IT managers are retooling their data protection infrastructure—whether they want to or not.
For many years, IT managers have leaned on tape backups as the cornerstone of their disaster recovery and data protection infrastructure. Tape wont be going away any time soon, but changing business environments and the need to come into compliance with a variety of new regulations are forcing IT managers to rethink their strategies for data protection.
So whats wrong with tape?
Although tape is a reliable and portable media format, it does not meet all the current needs of customers.
The biggest problem with tape backups is that data is vulnerable between backups. For example, if your last backup was midnight and your storage system dies in the afternoon, any data created during the several hours between the last backup and the hardware failure event is lost.
Furthermore, tape restores (in the case of a full recovery) could take several hours—far more downtime than many companies can tolerate.
A number of continuous backup products emerged during the past year that help eliminate the data risk window of tape backups. These solutions typically mirror transactions to a local repository to provide a quick way to restore servers in the event of data corruption.
While continuous backup does complement tape by eliminating the risk window, it is typically a local solution and is not designed to transfer data over long distances. But thats exactly what many companies must now do with the recommendation or requirement for off-site data repositories.
For example, in a September 2002 white paper called "Draft Interagency White Paper on Sound Practices to Strengthen the Resilience of the U.S. Financial System," the Securities and Exchange Commission, the Office of the Comptroller of the Currency and the Board of Governors of the Federal Reserve System recommend that financial services companies have between 200 and 300 miles between primary and backup sites.
A number of financial institutions balked at this because they had already invested a great deal of money in setting up their backup sites, which typically were located much closer than the recommended minimum of 200 miles.
Furthermore, from a technology standpoint, it was virtually impossible to set up data centers that far away because synchronous-mode data replication (the highest, most resilient form of data replication, required to protect transaction-sensitive applications) does not function well beyond distances of 10 to 20 miles.

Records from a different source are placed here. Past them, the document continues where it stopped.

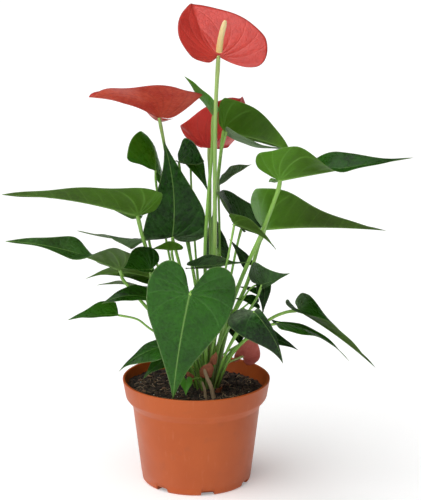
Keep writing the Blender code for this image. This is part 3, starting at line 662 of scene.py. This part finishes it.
def axes_of(row):
    """(junction, length, the blade's own axes: ahead, sideways and up)."""
    junction, tip = np.array(row["junction"], float), np.array(row["tip"], float)
    length = np.linalg.norm(tip - junction)
    ahead = (tip - junction) / length
    upper = np.array(row["face"], float)
    upper = upper - upper.dot(ahead) * ahead
    upper = upper / np.linalg.norm(upper)
    return junction, length, np.array([ahead, np.cross(upper, ahead), upper])


def sheet_normals(points, quads):
    """Each point's normal from the quads round it."""
    corners = points[quads]
    facing = np.cross(corners[:, 2] - corners[:, 0], corners[:, 3] - corners[:, 1])
    total = np.zeros_like(points)
    for corner in range(4):
        np.add.at(total, quads[:, corner], facing)
    return total / np.maximum(np.linalg.norm(total, axis=1, keepdims=True), 1e-12)


def blade(name, row, half, thickness, pillows, mats, slot, replaces, seed):
    """A closed thin blade: its upper side in the first material and its underside in the second."""
    junction, length, axes = axes_of(row)
    stations = int(28 + length / 3)
    rings = int(9 + length / 7)
    side = smooth_points(half[1:], stations)
    canon = np.vstack([side, side[::-1][1:] * (1, -1)])
    count = len(canon)
    lobe = np.where(canon[:, 1] >= 0, row.get("back_left", 1), row.get("back_right", 1))
    wide = np.where(canon[:, 1] >= 0, row.get("left", 1), row.get("right", 1))
    rim = np.stack([canon[:, 0] * np.where(canon[:, 0] < 0, lobe, 1), canon[:, 1] * wide], 1)
    share = (np.arange(1, rings + 1) / rings) ** 0.9
    flat = np.vstack([[0, 0], (share[:, None, None] * rim).reshape(-1, 2)])
    unit = np.vstack([[0, 0], (share[:, None, None] * canon).reshape(-1, 2)])
    edge = np.concatenate([[0], np.repeat(share, count)])
    place = bend(flat[:, 0], flat[:, 1], row)
    round_edge = np.concatenate([[0], np.tile(np.linspace(0, 1, count), rings)])
    wave = row.get("wave", WAVE)
    ripple = np.sin(round_edge * 2 * math.pi * row.get("waves", 4) + seed * 1.7)
    ripple = ripple + 0.5 * np.sin(round_edge * 2 * math.pi * 9 + seed * 2.9)
    place[:, 2] += wave * edge**3 * ripple
    along, across = unit[:, 0], unit[:, 1]
    place[:, 2] += QUILT * pillows(along, across) * (1 - edge**6)
    points = junction + length * place @ axes
    starts = [1 + r * count + i for r in range(rings - 1) for i in range(count - 1)]
    quads = [(n, n + 1, n + count + 1, n + count) for n in starts]
    fans = [(0, 1 + i, 1 + i + 1, 1 + i + 1) for i in range(count - 1)]
    normals = sheet_normals(points, np.array(fans + quads))
    normals[0] = axes[2] * np.sign(normals[1:].sum(0).dot(axes[2]))
    if normals.sum(0).dot(axes[2]) < 0:
        normals = -normals
    groove = np.clip(1 - np.abs(across) / 0.03, 0, 1) ** 2 * np.clip(along * 30 + 1, 0, 1)
    groove = groove * (1 - np.clip(along, 0, 1) ** 2)
    thin = thickness / 2 * (1 - 0.5 * edge[:, None] ** 4)
    keel = groove[:, None] * KEEL * length * 0.9
    upper = points + normals * (thin + keel * 0.15)
    lower = points - normals * (thin + keel)
    total = len(points)
    faces, picks = [], []
    for i in range(count - 1):
        faces += [(0, i + 2, i + 1), (total, total + i + 1, total + i + 2)]
        picks += [0, 1]
    for a, b, c, d in quads:
        faces += [(a, b, c, d), (total + d, total + c, total + b, total + a)]
        picks += [0, 1]
    border = [0] + [1 + r * count for r in range(rings)]
    border += [1 + (rings - 1) * count + i for i in range(1, count)]
    border += [1 + r * count + count - 1 for r in range(rings - 2, -1, -1)]
    for a, b in zip(border, border[1:] + border[:1]):
        faces.append((a, b, total + b, total + a))
        picks.append(1)
    blade_values = np.stack([along, across, edge], 1)
    near, far = row.get("tone", 0.5), row.get("tone_tip", row.get("tone", 0.5))
    shade = near + (far - near) * np.clip(along * 2.2, 0, 1)
    # How much painted grey sheen, standing in for reflection, each point carries, more on the lobes.
    sheen = row.get("sheen", 0) + row.get("lobe_sheen", 0) * np.clip(0.5 - along * 8, 0, 1)
    tone = np.stack([shade, sheen, np.zeros_like(shade)], 1)
    made = new_piece(name, np.vstack([upper, lower]) * MM, faces, mats, slot, replaces, picks,
                     blade=np.vstack([blade_values] * 2), tone=np.vstack([tone] * 2))
    face_outwards(made)


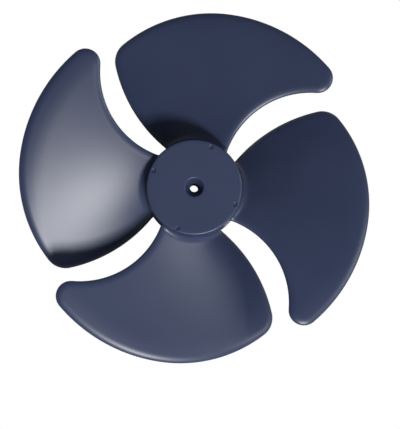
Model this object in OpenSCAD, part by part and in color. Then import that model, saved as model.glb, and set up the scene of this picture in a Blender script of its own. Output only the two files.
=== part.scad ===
// One-piece moulded axial fan: an open-backed hub cup with swept, twisted blades.
// The shaft axis is Z. The closed face of the hub looks up, and the back rim stands on z = 0.
// Seen from above it turns clockwise and pushes air down.

/* [Fan] */
// Diameter of the circle that the blade tips sweep
fan_d = 85; // [76:0.5:100]
// Number of blades
blade_count = 4; // [2:1:4]
// Thickness of a blade
blade_t = 1.4; // [1:0.1:2]

/* [Hub] */
// Diameter of the hub at its closed face
hub_d = 22.6; // [19:0.2:26]
// Height of the hub, back rim to face
hub_h = 15; // [13:0.5:18]
// How much the hub widens from the face to the back rim, on the diameter
hub_draft = 0.4; // [0:0.1:0.8]
// Thickness of the hub's side wall
hub_wall = 1.4; // [1:0.1:2]
// Thickness of the hub's face
face_t = 1.6; // [1.2:0.1:2.4]
// Radius on the rim of the face
rim_r = 0.4; // [0.2:0.1:0.8]

/* [Shaft boss] */
// Diameter of the bore that is pressed onto the motor shaft
bore_d = 2; // [1.5:0.1:3.2]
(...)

As a result, the guidelines were never turned into regulations, but it has become understood that companies should, at a minimum, have some sort of backup site with the ability to replicate data between those sites.
Several new replication systems that leverage the WAN have become available, allowing companies to overcome at least some of the distance hurdles.
The changing business and security climate has made WORM-based storage more compelling for many organizations. Regulations from the SEC, specifically SEC Rule 240.17 a-4(f), and the Health Insurance Portability and Accountability Act have a number of rules regarding document retention and preservation. WORM storage systems help IT managers address many of these, including guidelines for e-mail, financial records and patient information.
Even if your company is not required to meet any of the guidelines mentioned here, its a good idea to audit your technology systems and data retention practices to see how they would measure up. New regulatory deadlines loom all the time—with the first Sarbanes-Oxley Act deadline just around the corner—and you never know when these or other guidelines will affect your industry.